● **Records supplied**

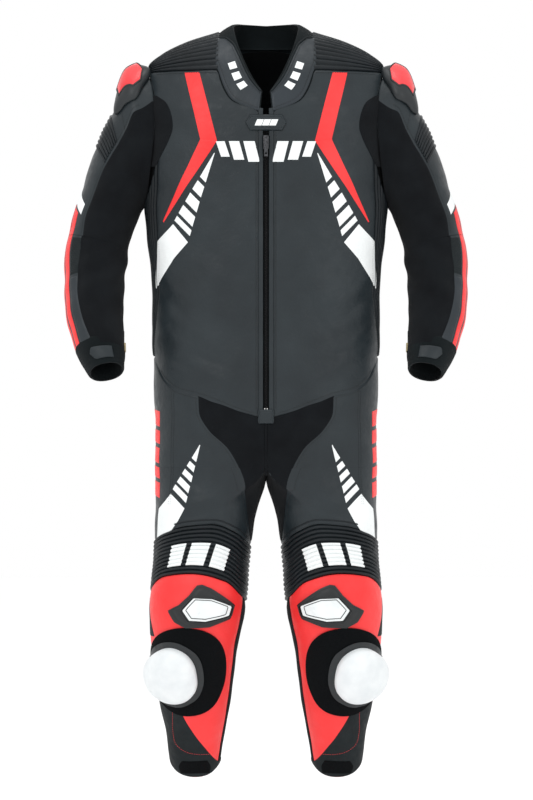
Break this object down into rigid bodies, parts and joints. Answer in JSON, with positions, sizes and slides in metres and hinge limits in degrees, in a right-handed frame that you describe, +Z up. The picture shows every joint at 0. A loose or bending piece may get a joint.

---

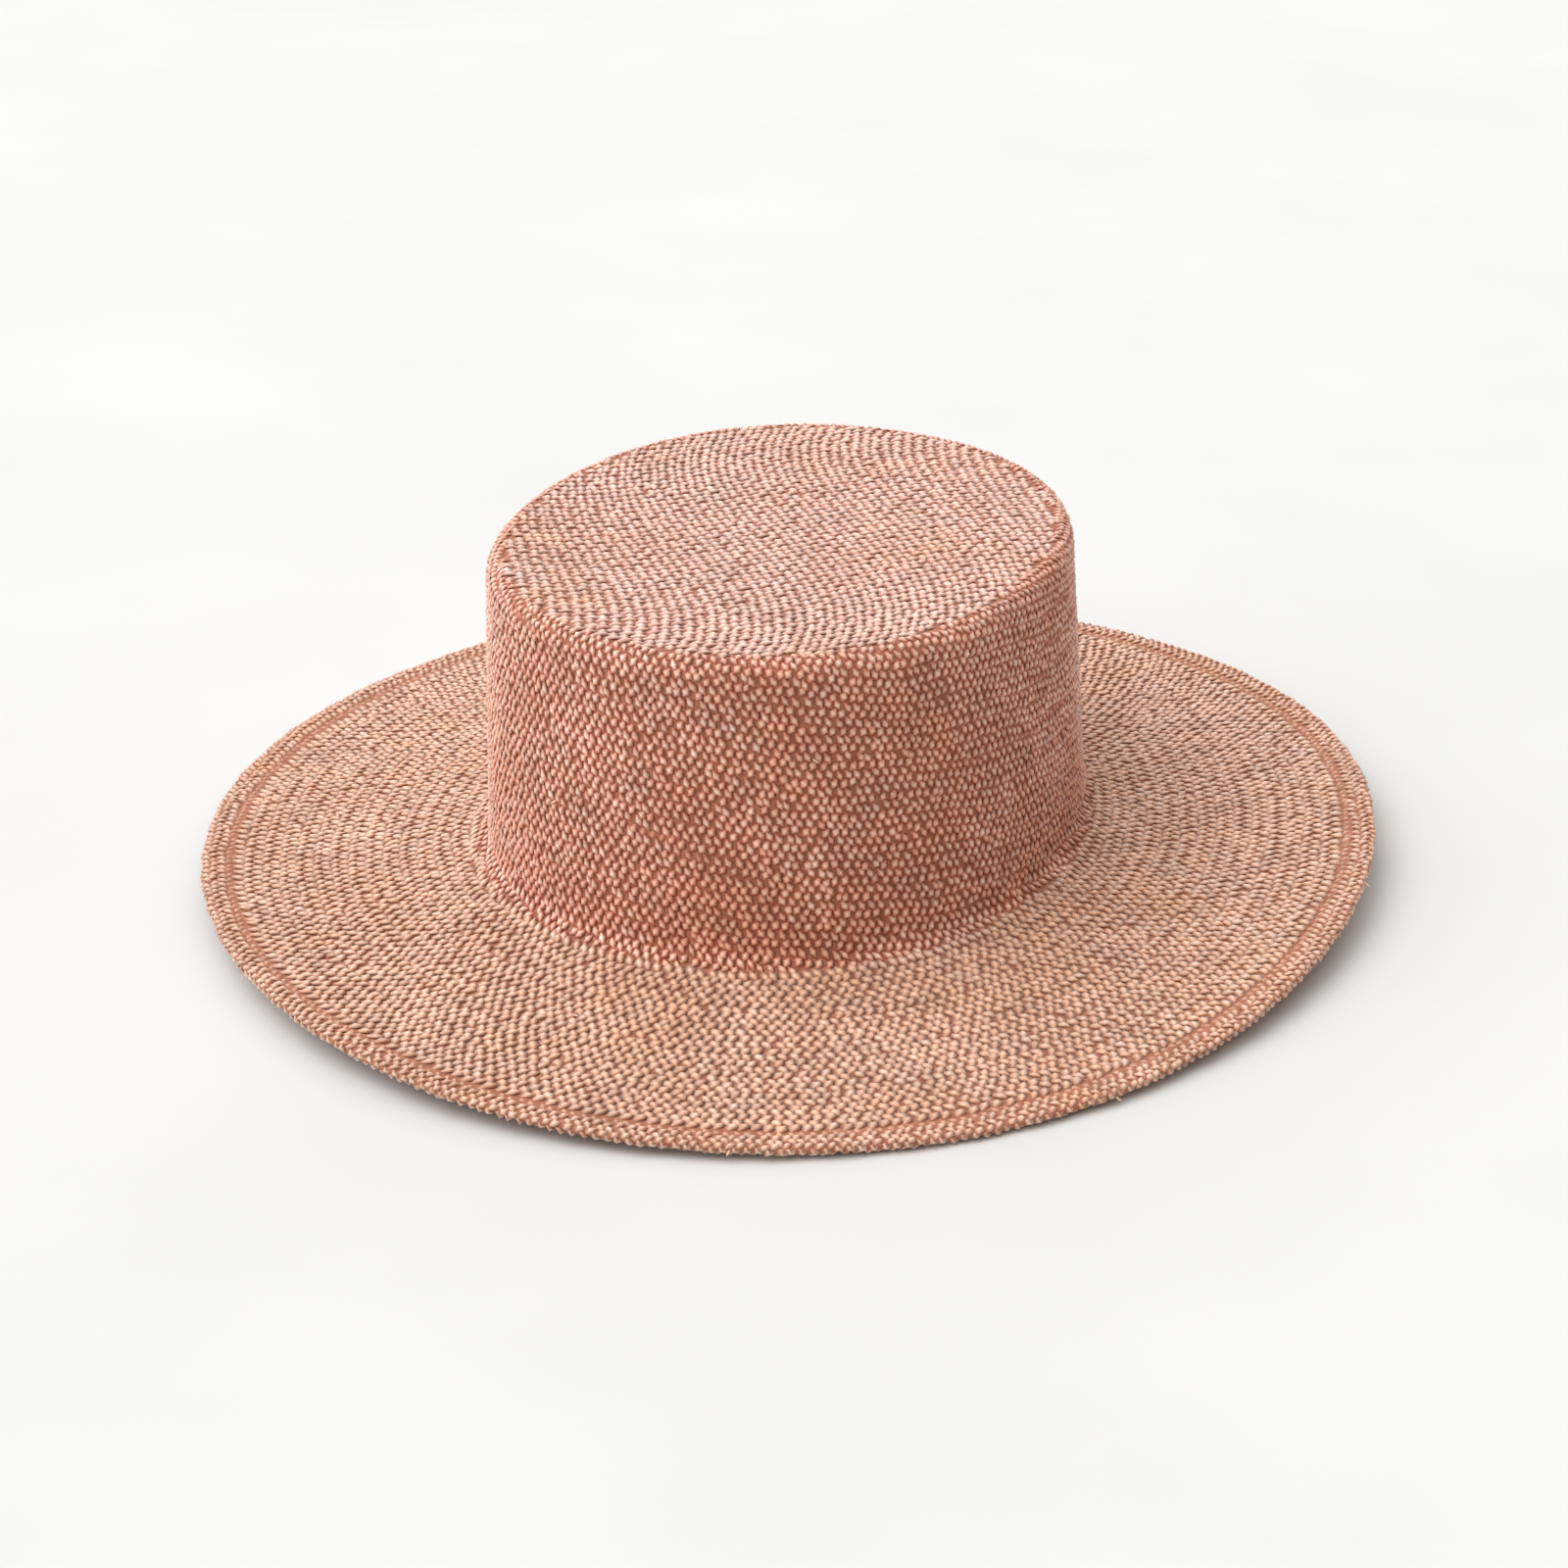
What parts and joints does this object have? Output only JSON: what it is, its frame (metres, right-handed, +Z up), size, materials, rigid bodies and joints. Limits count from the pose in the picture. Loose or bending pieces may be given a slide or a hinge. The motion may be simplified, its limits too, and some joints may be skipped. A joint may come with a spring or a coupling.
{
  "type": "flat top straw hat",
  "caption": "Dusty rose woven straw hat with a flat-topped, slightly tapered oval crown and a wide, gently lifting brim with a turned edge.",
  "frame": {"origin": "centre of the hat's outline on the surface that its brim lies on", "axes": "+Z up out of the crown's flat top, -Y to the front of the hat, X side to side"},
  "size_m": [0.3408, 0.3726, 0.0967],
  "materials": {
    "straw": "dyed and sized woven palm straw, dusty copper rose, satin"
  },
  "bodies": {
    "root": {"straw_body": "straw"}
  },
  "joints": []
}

* * *

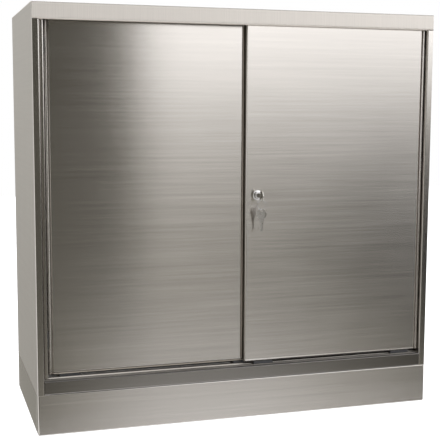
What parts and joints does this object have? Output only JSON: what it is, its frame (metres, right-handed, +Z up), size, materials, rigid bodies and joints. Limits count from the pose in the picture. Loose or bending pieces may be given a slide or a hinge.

● **Set task**
Copy out the lines in which the string "that" appears.

● **Answer below**
Break this object down into rigid bodies, parts and joints. Answer in JSON, with positions, sizes and slides in metres and hinge limits in degrees, in a right-handed frame that you describe, +Z up. The picture shows every joint at 0. A loose or bending piece may get a joint.
  "frame": {"origin": "centre of the hat's outline on the surface that its brim lies on", "axes": "+Z up out of the crown's flat top, -Y to the front of the hat, X side to side"},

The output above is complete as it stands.